Leaders were ready to battle for their slice of the pie, but it was something that was put on pause even before the meeting really got started.

CORPUS CHRISTI, Texas — Just about every city and county leader from across the Coastal Bend packed into a room for a Council of Governments meeting Friday. 

Almost $180 million from the General Land Office is set to be divided up among the 11-county area. It's money that local leaders didn't have to apply for that will go to communities affected by Hurricane Harvey that shook the Coastal Bend in 2017.

But it turns out, the meeting came to an end even before it had much of a chance to begin.

Leaders were ready to battle for their slice of the pie -- but it was something that was put on pause because of a question over whether leaders were given the required 72 hour notice that the meeting would take place. 

When millions in free money is up for grabs, you can expect to get the attention of local politicians.

"Most of us in county government believe that we are here to serve a region, it's part of our mission, water knows no boundaries, that is why money is so important," said Nueces County Judge Barbara Canales. 

The judge adds that the county stands to gain $31 million in funding, with the city of Corpus Christi receiving about half of that amount.

"The City of Corpus Christi has objected to the methodology. I think this is why you see a packed room," Canales said. 

The funds are specifically to be used for protection against future disasters. Projects that include flood control. 

Emily Martinez, Director of Regional Economic Development for Coastal Bend Council of Governments, said there are endless possibilities for the funds.

"There could be some infrastructure, shoreline protection, everything from wastewater treatment facilities average drainage project," Martinez said.

The Council of Governments was appointed by the General Land Office to figure out how to distribute the funding. They teamed up with the Harte Research Institute at Texas A&M University-Corpus Christi to come up with ways to divide the money.

"You can not argue with data, because we use very specific data, weighted them, population 15-percent use things like low to moderate income, flood plain," Martinez said.

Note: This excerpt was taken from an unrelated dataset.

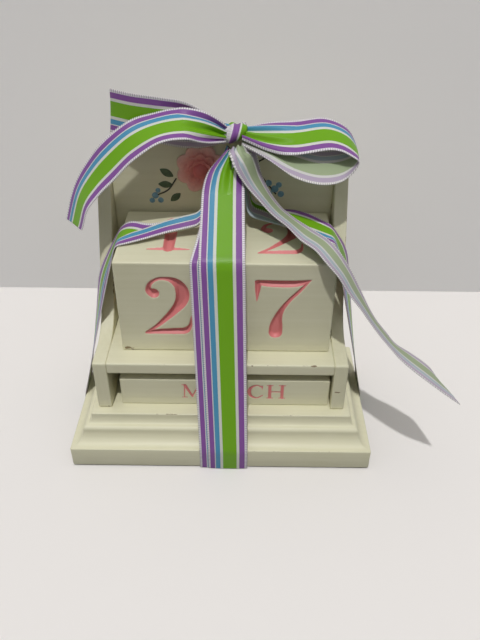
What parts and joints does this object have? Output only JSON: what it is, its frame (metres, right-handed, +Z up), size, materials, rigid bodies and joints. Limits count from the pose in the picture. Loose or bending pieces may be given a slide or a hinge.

But that doesn't come without argument over how the money should be distributed.

"Each agency is all fighting for dollars. There is a dispute to how the formula was calculated," said District 3 Corpus Christi councilman Roland Barrera. 

Barrera's concerns center around his district, district 3.

"My district has some of the poorest in the area of which we actually have drainage problems in the western area of the city," Barrera said, "however the demographic was calculated based on the average of the entire city. So that brought the average up for me that included ocean drive and padre island."

However, even before it could be disputed, concern over whether leaders were given proper notice of the meeting itself was raised by Portland City Mayor Cathy Skurow.

"In order to make sure that everybody has a voice at the table it's important  for us to have proper notice for these meetings, that was my point of order today," Skurow said.